** BEGIN **

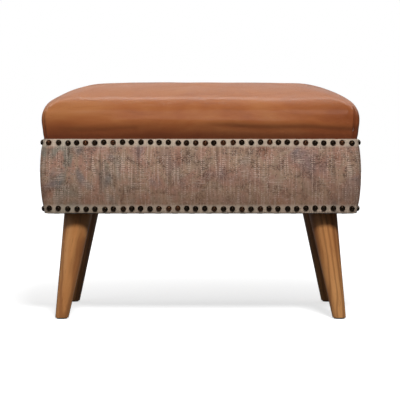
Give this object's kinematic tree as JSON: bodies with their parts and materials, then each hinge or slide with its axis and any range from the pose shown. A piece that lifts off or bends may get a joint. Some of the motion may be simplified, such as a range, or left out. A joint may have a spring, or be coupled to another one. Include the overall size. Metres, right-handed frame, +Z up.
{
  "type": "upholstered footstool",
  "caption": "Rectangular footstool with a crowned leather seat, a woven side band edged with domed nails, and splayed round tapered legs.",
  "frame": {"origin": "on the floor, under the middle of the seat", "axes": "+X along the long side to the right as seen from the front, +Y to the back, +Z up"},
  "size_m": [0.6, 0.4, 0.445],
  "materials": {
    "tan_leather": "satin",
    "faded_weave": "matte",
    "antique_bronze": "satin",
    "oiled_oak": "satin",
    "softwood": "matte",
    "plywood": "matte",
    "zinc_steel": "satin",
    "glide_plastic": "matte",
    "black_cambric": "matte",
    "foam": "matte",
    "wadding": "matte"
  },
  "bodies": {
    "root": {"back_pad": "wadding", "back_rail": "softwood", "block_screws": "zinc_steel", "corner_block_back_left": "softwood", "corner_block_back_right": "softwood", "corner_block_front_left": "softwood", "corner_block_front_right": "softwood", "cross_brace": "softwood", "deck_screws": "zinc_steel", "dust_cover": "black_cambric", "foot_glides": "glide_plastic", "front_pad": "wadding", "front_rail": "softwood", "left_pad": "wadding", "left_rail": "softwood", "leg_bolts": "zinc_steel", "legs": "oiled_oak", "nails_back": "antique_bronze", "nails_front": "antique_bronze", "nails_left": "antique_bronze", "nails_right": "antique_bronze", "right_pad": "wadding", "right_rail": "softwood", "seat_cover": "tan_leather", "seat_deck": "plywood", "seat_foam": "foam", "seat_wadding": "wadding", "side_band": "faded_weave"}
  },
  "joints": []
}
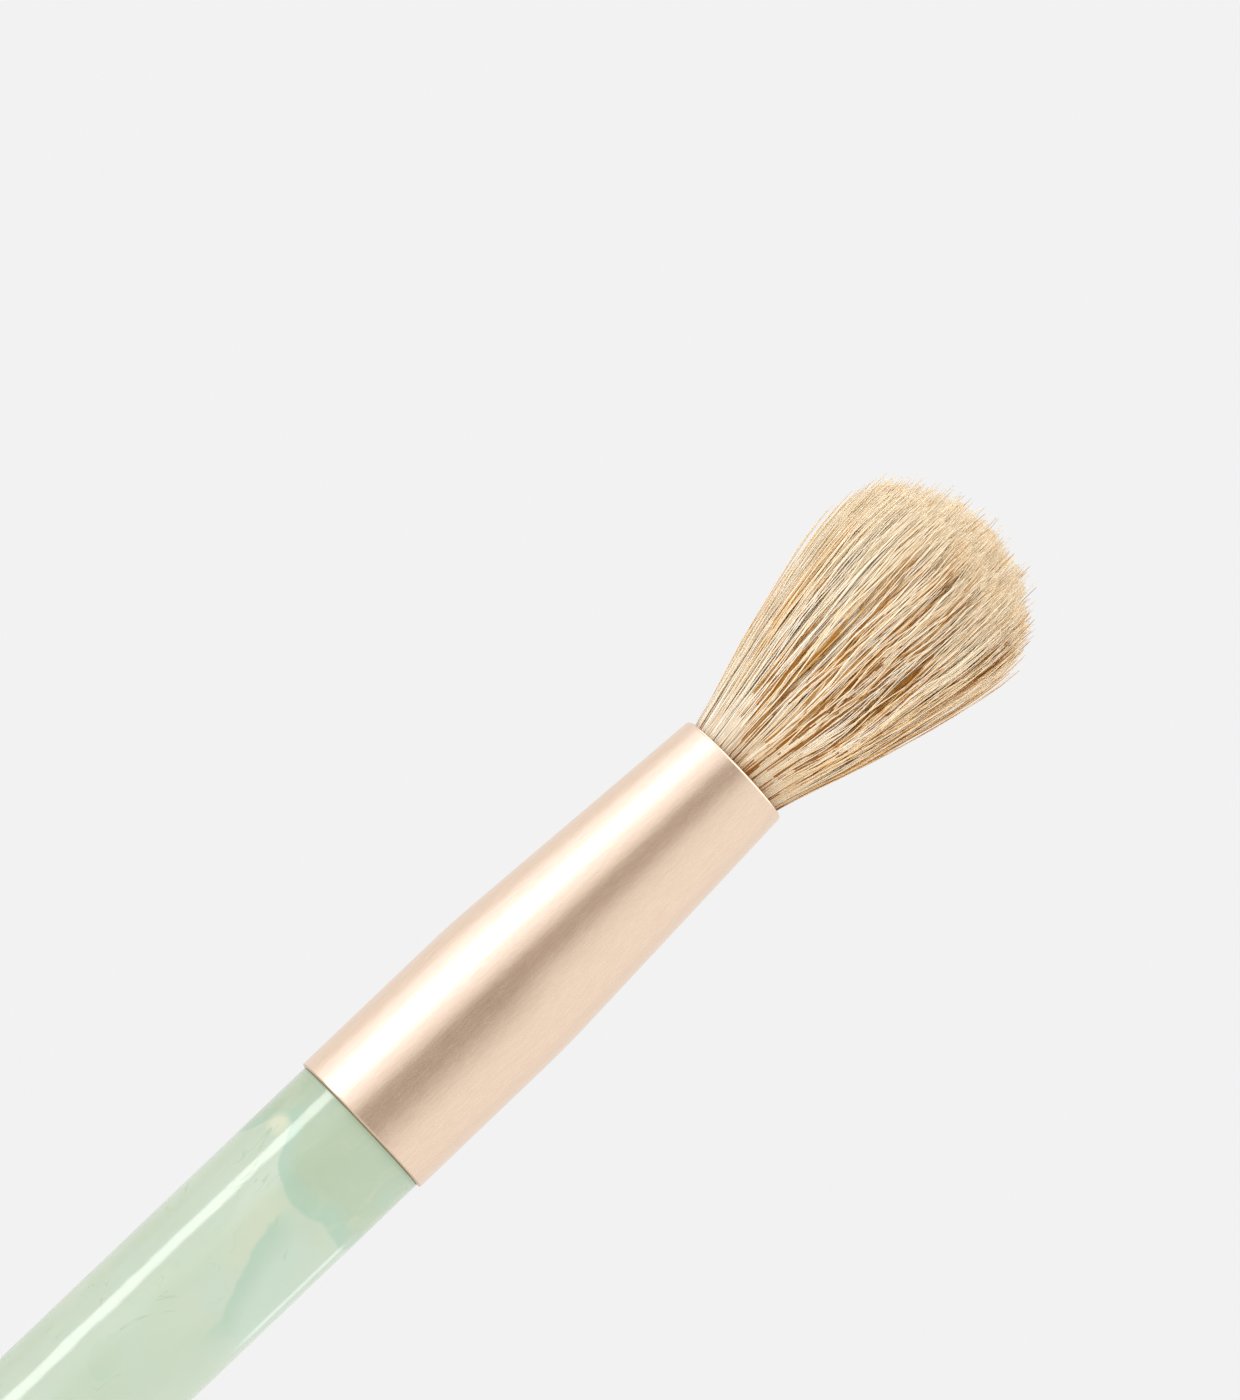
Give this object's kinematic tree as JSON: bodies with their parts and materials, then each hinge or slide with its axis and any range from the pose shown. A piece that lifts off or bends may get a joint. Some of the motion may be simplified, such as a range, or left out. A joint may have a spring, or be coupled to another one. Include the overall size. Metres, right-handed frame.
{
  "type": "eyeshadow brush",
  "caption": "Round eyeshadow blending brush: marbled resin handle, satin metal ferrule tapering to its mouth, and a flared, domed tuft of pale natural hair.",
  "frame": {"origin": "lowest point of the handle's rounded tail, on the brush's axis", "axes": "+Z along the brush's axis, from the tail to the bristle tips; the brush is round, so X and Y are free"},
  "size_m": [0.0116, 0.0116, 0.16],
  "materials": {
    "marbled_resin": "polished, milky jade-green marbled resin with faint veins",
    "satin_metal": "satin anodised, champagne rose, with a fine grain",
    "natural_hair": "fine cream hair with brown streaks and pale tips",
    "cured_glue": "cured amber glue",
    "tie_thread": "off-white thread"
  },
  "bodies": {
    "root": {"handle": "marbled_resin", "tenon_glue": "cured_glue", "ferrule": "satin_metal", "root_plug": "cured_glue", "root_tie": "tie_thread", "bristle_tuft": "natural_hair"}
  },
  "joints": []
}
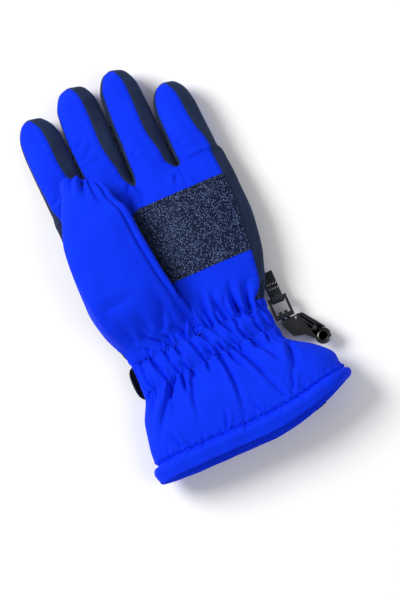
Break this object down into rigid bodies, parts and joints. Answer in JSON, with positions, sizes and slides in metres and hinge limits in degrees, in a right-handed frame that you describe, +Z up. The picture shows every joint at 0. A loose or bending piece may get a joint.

** END **
** BEGIN **

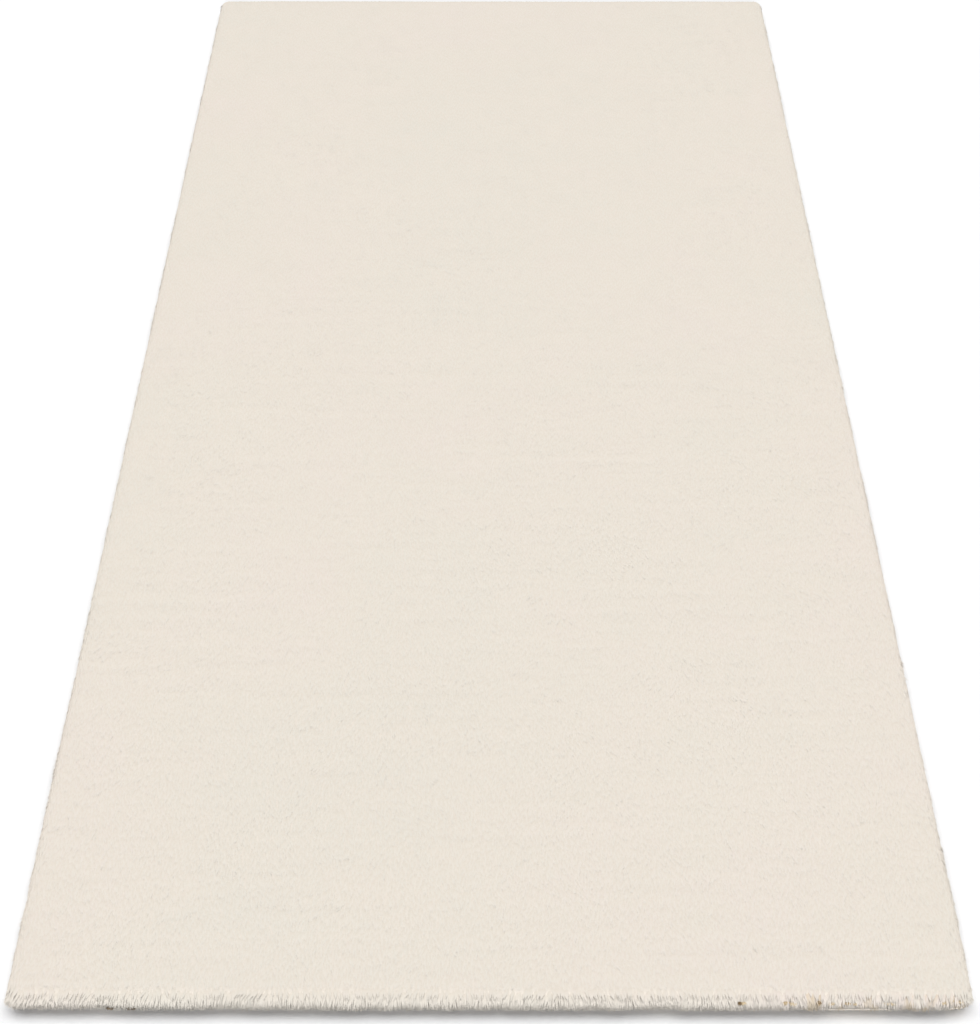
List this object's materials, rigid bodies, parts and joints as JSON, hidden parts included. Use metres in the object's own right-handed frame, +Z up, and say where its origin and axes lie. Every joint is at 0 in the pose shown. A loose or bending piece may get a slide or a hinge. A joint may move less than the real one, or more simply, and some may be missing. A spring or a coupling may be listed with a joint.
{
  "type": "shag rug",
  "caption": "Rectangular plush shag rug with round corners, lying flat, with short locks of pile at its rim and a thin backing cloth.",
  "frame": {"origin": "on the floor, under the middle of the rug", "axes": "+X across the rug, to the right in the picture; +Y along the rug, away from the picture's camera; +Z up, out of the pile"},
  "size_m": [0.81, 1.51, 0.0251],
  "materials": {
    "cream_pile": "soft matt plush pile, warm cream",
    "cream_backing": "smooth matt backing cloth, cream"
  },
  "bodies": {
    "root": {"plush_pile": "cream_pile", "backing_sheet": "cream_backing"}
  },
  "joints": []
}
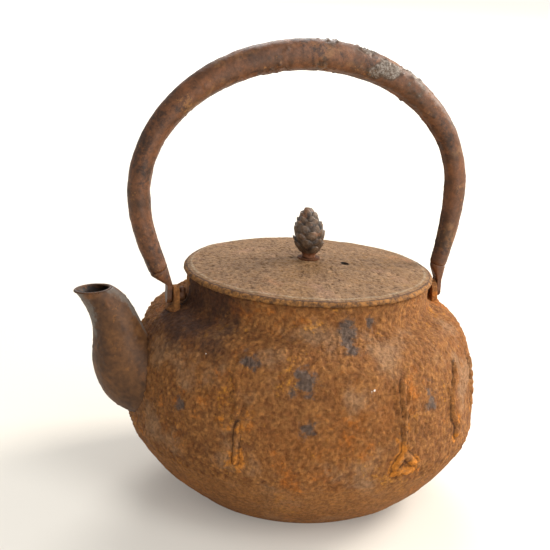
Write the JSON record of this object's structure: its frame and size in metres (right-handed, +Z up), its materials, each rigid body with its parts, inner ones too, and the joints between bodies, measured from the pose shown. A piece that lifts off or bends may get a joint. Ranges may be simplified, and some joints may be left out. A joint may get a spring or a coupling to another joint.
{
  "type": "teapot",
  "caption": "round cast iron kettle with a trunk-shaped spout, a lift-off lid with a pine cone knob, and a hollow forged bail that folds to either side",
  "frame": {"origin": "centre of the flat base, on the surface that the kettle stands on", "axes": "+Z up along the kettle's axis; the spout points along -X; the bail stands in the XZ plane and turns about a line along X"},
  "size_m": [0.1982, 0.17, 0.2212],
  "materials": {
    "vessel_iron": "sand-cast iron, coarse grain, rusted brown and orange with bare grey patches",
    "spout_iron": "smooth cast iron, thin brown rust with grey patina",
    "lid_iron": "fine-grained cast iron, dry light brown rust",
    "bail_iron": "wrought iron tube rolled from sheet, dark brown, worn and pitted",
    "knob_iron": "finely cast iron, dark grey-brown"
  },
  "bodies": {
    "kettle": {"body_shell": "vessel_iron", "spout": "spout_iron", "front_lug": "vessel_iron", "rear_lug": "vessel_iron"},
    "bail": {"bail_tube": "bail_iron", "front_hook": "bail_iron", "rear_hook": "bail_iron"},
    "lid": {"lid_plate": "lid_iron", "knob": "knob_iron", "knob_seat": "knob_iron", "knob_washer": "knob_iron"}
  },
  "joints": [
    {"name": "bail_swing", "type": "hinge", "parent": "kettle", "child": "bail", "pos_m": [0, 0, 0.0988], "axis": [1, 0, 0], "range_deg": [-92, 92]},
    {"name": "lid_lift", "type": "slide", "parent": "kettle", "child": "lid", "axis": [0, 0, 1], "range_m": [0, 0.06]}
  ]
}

** END **

■ **Exercise instructions**
Collect every line with the string "lifts" from the records, and copy each.

■ **Task answer**
Give this object's kinematic tree as JSON: bodies with their parts and materials, then each hinge or slide with its axis and any range from the pose shown. A piece that lifts off or bends may get a joint. Some of the motion may be simplified, such as a range, or left out. A joint may have a spring, or be coupled to another one. Include the overall size. Metres, right-handed frame, +Z up.
Give this object's kinematic tree as JSON: bodies with their parts and materials, then each hinge or slide with its axis and any range from the pose shown. A piece that lifts off or bends may get a joint. Some of the motion may be simplified, such as a range, or left out. A joint may have a spring, or be coupled to another one. Include the overall size. Metres, right-handed frame.
Write the JSON record of this object's structure: its frame and size in metres (right-handed, +Z up), its materials, each rigid body with its parts, inner ones too, and the joints between bodies, measured from the pose shown. A piece that lifts off or bends may get a joint. Ranges may be simplified, and some joints may be left out. A joint may get a spring or a coupling to another joint.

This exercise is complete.